At the IETF 98 Plenary, Niels ten Oever and Dave Clark presented on human rights and the Internet. Niels is one of the primary authors of the lead draft in the IETF Human Rights WG.
Niels began his presentation with an analysis – with a strong theoretical computer science point of view – of what human rights are, taking us on a historical tour of the founding documents including the Magna Carta in 1215, the Bill of Rights in 1689, the Virginia Declaration of Rights in 1776, and the Declaration of the Rights of Man and of the Citizen in 1789.
In 1947, Niels pointed out, we got something different: not just a definition of government/personal rights defined as a function of the state, but a document which defined human rights as a thing in themselves, which became incorporated into a formal document structure, the International Bill of Rights.

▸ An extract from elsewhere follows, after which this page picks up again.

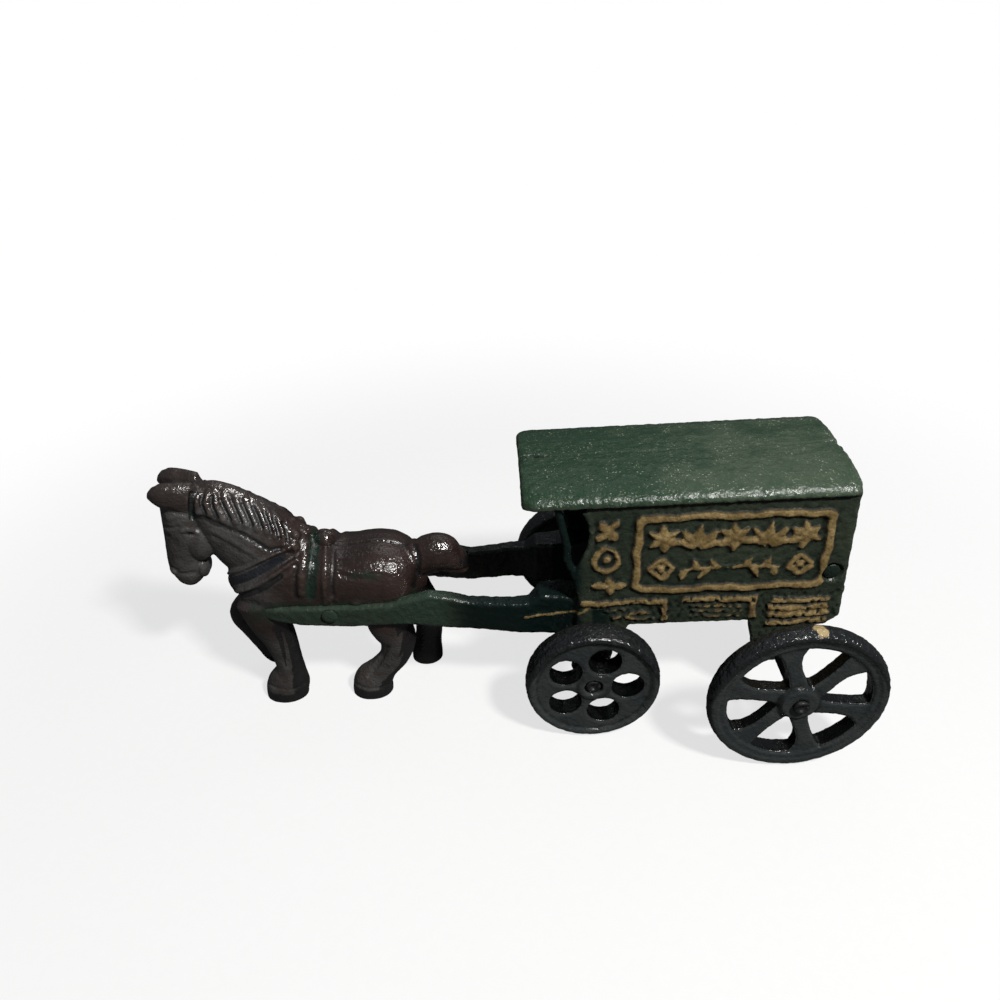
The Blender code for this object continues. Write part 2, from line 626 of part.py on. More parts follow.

As part of his analysis, Niels explored the interaction of rights and technology. The 2012 UN declaration attempted to define the rights as being the same online and offline. But, it’s clear this hasn’t made it magically come true. We’ve already had 2015 and 2016 reviews to try and understand where the gaps are. In 2017, we have a stronger sense that pervasive surveillance and related activities have significantly eroded our rights in the modern world, especially online.
The IETF has been trying to address this from a technical standards perspective with a documentation process to review the implications of human rights on protocols and standards in our area. An affirmation that the work we do here is not “value neutral” was made in RFC3935 for instance.
Niels also reminded us that we we’re not the only people in the room working on this, with the IEEE and ISO both having published statements on the implications of human rights on protocols and communications.
Dave Clark segued from this, with a nice discussion about what differences there are from online and offline behaviour regarding the human rights questions.
Dave has been writing about the issues of policy tensions in Internet Governance since 2005. He characterized this tension as a “tussle” between people’s preferences in the network.
Dave wanted us to understand that this process is taking place “inside our own process” – this isn’t something imposed from above after the event, it’s something happening inside the protocols, specifically inside the protocol design process. Dave reminded us of the “values in design” movement active in Computer Science circles. And, that the design process demands us to think not about how to play the game – or even to try and play – but to think about how we can “tilt the playing field” to favour the outcome we want.
The question we have to ask ourselves, the Internet technical community, is how we want to engage in this. An example of how the technical community has in the past is RFC2804, which documents how the community formally declined to participate in The Communications Assistance for Law Enforcement Act in 2000. This example, Dave said, contradicts what the 3rd Generation Partnership Project (SA 3 WG) have previously stated that they’ll do and accommodate in their process whatever the government wants. But this may be to misread what the 3GPP actually said.
What if the 3GPP wording actually is what allows us to “tilt the playing field” a bit?
I’m unsure of my position on all of this, because I am deeply concerned we’re believers in technological fixes and I have always been skeptical that technology can paper over the underlying problems. The idea that a computer preserves your privacy is compelling, when you think about software like PGP. But if you consider how easily your keys can be broken by bugs, or by having the password obtained from you by the force of law (or just plain force), maybe it’s not true?
However, judging by the chatter inside working groups and on email lists, the idea of the tussle is now strong in people’s minds – it has been referred to several times in the context of the fundamental differences which emerge between competing points of view inside a standardization process. This begs the question of the community involved in the APNIC policy process: are we ready to acknowledge the tussle in our own back yard?
The obvious example is the tension surrounding the issue of privacy of public registry data, and the requirement for law enforcement agencies to have access to timely and accurate data about address dispositions. But even inside address policy, we have possibilities for a conversation about who benefits from the decisions in the final /8 policy, or in access to IPv6 resources by non-traditional ISPs (community network organizations for instance) where the disruption of the underlying process exposes the tensions between old and new models of address use.